Why in the hell should anyone kill processes at the boot process of an operating system?

That is what the kerhel is supposed to be doing, starting from before the initrd starts executing. The consensus on the internet seems to be that the kernel's builtin OOM killer is not working properly, at least for now.

PS By the way, I have been starting earlyoom from a script after X starts. It would be necessary for me to remaster my adrv.sfs to change rc.local.

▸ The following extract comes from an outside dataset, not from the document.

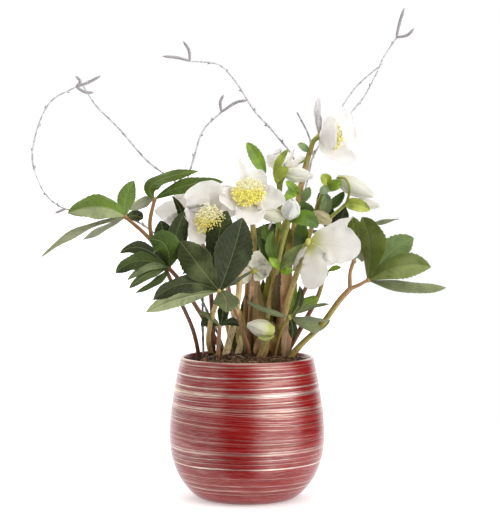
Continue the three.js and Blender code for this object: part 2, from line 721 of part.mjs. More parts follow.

Re: earlyoom - Out Of Memory Killer

Posted: Wed May 19, 2021 12:03 am
by williams2

From a comparison of Fedora and Ubuntu https://www.maketecheasier.com/fedora-vs-ubuntu/

Both distros have excellent performance. However, there are two primary differences that help Fedora take the lead. The first is EarlyOOM, an early out-of-memory killer that’s baked into Fedora. To be brief, EarlyOOM is a much more aggressive out-of-memory killer than the one that’s in the Linux kernel and has a huge impact on low-memory systems and on systems that have memory-intensive applications. I recommend listening to this podcast episode from Linux Unplugged where they put EarlyOOM to the test.

earlyom podcast https://linuxunplugged.com/348

From https://ask.fedoraproject.org/t/how-do- ... a-33/10821

I’m sure these guidelines are great for servers, but for desktops we now recommend no swap partition or swap file. If you want to maintain system responsiveness, you need to let earlyoom kill processes that use too much memory before throttling begins, and earlyoom will not do that until swap is filled. So the larger you create your swap partition, the worse your throttling is going to be


Re: earlyoom - Out Of Memory Killer

Posted: Sun Aug 29, 2021 10:56 pm
by Clarity

I would think, in this case, a smaller than RAM swap would be better...say half of RAM.

Then best of both worlds are active for system stability.